Kinsey defies all with her unwavering openness to disagreement and commitment to resolving issues through communication.
“I have been writing and putting out content for three plus years now...If you disagree with me, I want to hear from you. That is how we grow and that’s how I better my questions and write better columns. I try to take every criticism in stride and understand that there’s a reason somebody is writing it. It might not always be a great reason. It might be a sexist reason. It might be that somebody had a shitty day and they want to take it out on me. And you have to understand that. But responding to everybody has always been my motto. It takes just opening that conversation with somebody to resolve issues.”

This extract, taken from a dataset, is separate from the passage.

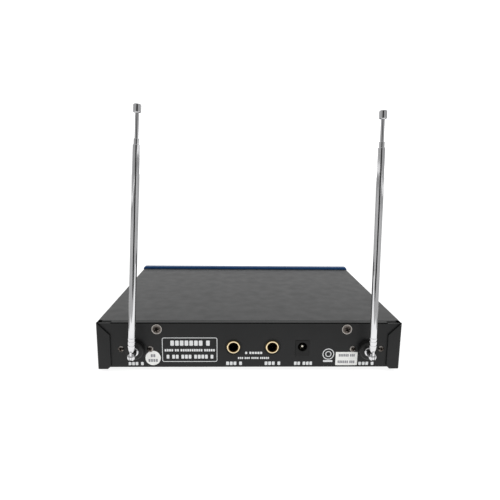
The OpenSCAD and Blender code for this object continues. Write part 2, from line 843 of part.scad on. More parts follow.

Just like most modern relationship issues, communication can be the key to resolving and bringing about positive change. Her commitment to this mission always proves true with the future she envisions at Morning Brew:
“Especially for any growing startup, I would put more of a focus on inter-company communications, especially as we’ve gone remote….When we were all in one big open floor plan office, it was really easy to see ideas trickle down and disseminate where they need to go. With remote work of a rapidly growing company that’s going through a lot of changes right now, it’s been a huge challenge.”
As we move into a year that holds a lot of uncertainty and anxiety, Kinsey gives us a beacon we can stand on, no matter the circumstance. From pulling back the curtain on financial and business news, to continuing her quest to push conversation and ask good questions to the enigmatic and innovative leaders of the industry today, we will most definitely see more content that challenges and investigates from our favorite podcast host. Sometimes, the solution is simply pouring a cup of coffee and sitting down to listen.
Dialogue is important to me. People just need to talk to people. We would solve a lot of our problems if we just talk more.